Maestra and audience alike appreciated the contributions of Dimitris Verdinoglou on piano, Michalis Evdaimon on bass, and percussionist Alekos Roupas.
The music is a heady – and passionate – blend of “Jazz from New York and sounds from the island of Crete – with a bit of Middle Eastern flavor,” Manousaki said. Asked if she developed that over time or it just came to her, she said “that sound came to me when I was in New York. When you leave your home town – wherever that is – you get nostalgic, and as a musician that’s where I found my voice.” Her first album – Sole Voyage – in 2015 speaks to that experience.

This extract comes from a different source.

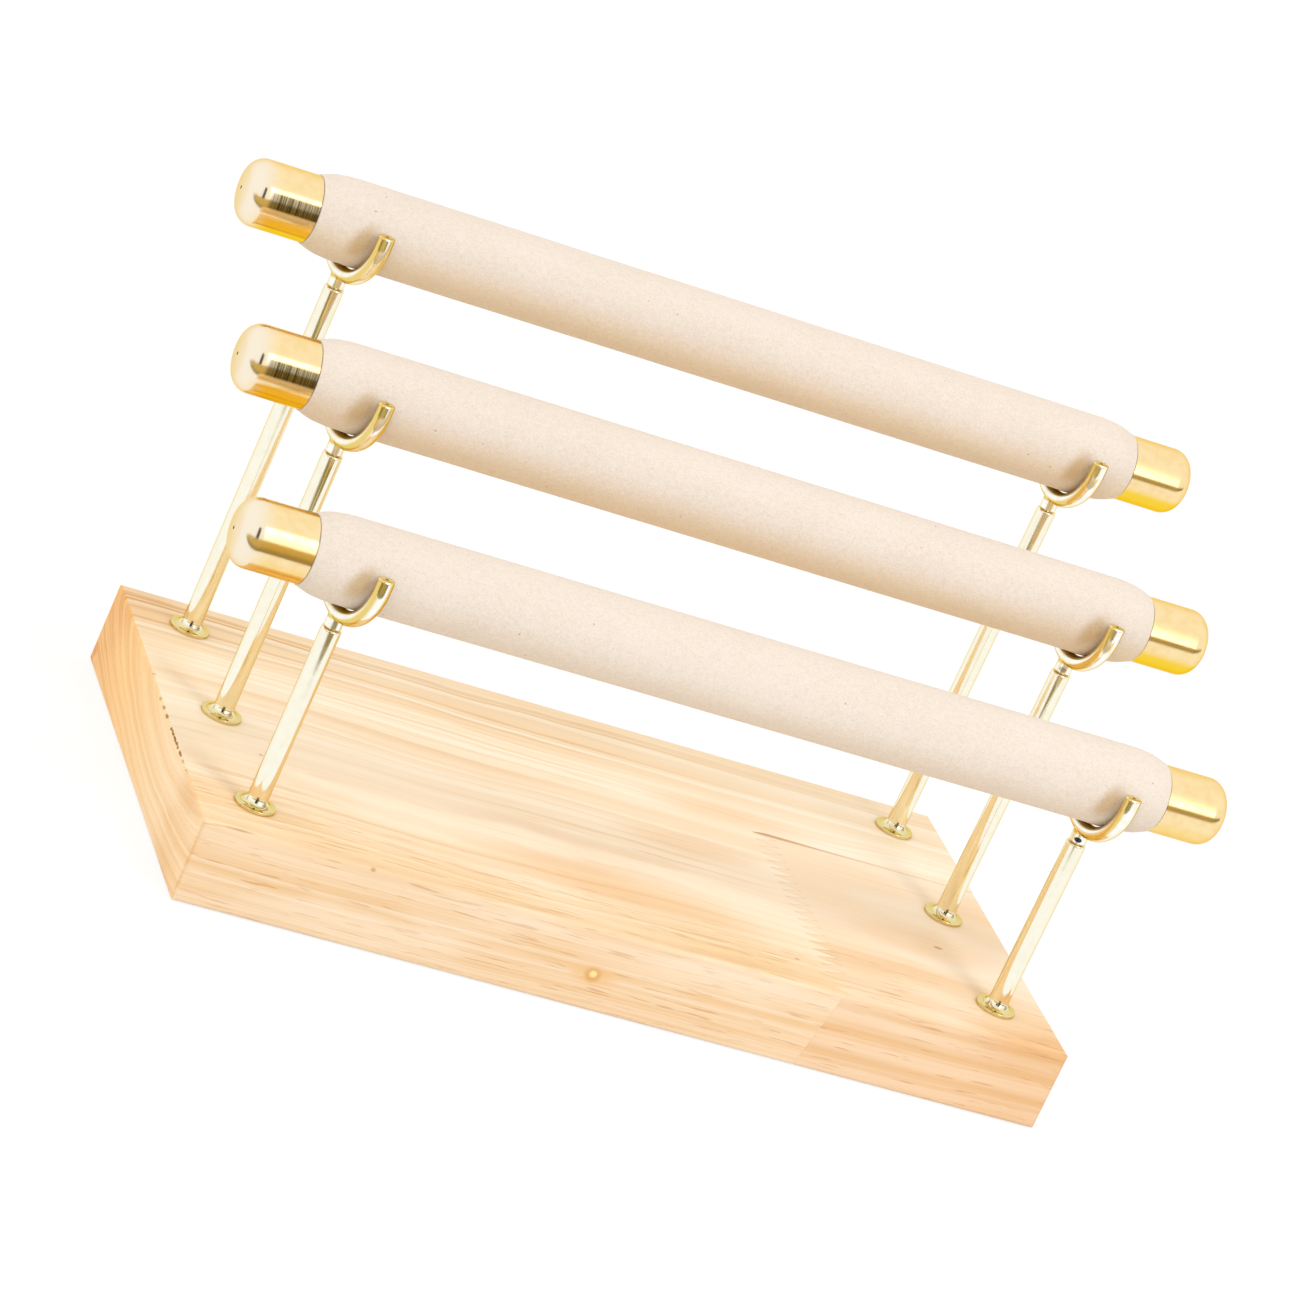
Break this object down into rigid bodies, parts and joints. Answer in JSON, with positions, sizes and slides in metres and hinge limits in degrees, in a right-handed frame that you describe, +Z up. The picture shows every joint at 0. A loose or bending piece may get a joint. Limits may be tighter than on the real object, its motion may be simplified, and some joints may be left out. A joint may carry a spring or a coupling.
{
  "type": "three-tier jewelry display stand",
  "caption": "Free-standing stepped bracelet stand: padded suede bars with metal end caps rest in U cradles on metal posts above a flat wooden board.",
  "frame": {"origin": "middle of the board's underside, on the surface that the stand rests on", "axes": "+X along the bars to the right, +Y towards the back and tallest row, +Z up"},
  "size_m": [0.341, 0.163, 0.1892],
  "materials": {
    "board_wood": "pale finger-jointed wood, fine sanded, clear matte",
    "post_gold": "polished pale gold plating",
    "cradle_gold": "polished pale gold plating",
    "cap_gold": "polished warm gold plating with fine turned rings",
    "suede_cloth": "cream brushed suede cloth",
    "padding_foam": "soft foam",
    "dowel_wood": "plain turned dowel",
    "screw_steel": "zinc-plated steel"
  },
  "bodies": {
    "root": {"base_board": "board_wood", "front_left_post": "post_gold", "front_right_post": "post_gold", "middle_left_post": "post_gold", "middle_right_post": "post_gold", "back_left_post": "post_gold", "back_right_post": "post_gold", "post_screws": "screw_steel", "screw_washers": "screw_steel", "front_left_cradle": "cradle_gold", "front_right_cradle": "cradle_gold", "middle_left_cradle": "cradle_gold", "middle_right_cradle": "cradle_gold", "back_left_cradle": "cradle_gold", "back_right_cradle": "cradle_gold", "front_dowel": "dowel_wood", "middle_dowel": "dowel_wood", "back_dowel": "dowel_wood", "front_padding": "padding_foam", "middle_padding": "padding_foam", "back_padding": "padding_foam", "front_cover": "suede_cloth", "middle_cover": "suede_cloth", "back_cover": "suede_cloth", "front_left_cap": "cap_gold", "front_right_cap": "cap_gold", "middle_left_cap": "cap_gold", "middle_right_cap": "cap_gold", "back_left_cap": "cap_gold", "back_right_cap": "cap_gold"}
  },
  "joints": []
}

At the NO, Zoutsas and Manousaki offered a lovely rendition of ‘Thalasaki Mou’ and then turned ‘Misirlou’ into a hypnotic duet. “That just came up – it was spontaneous” she said.
Manousaki, living today in Platania near Chania, Crete and often in New York, was born in Johannesburg, studied under scholarship at the renowned Berklee College of Music in Boston, and has lived in New York.
She is now preparing for the Vlatos Jazz World Music Festival founded in 2019 in the village of Vlatos in Western Crete. The dramatic setting features acoustic performances in a ruined church where “the gigs are lit by flickering candlelight, casting shadows that dance like ghosts of the church’s past” according to Manousakis’ social media.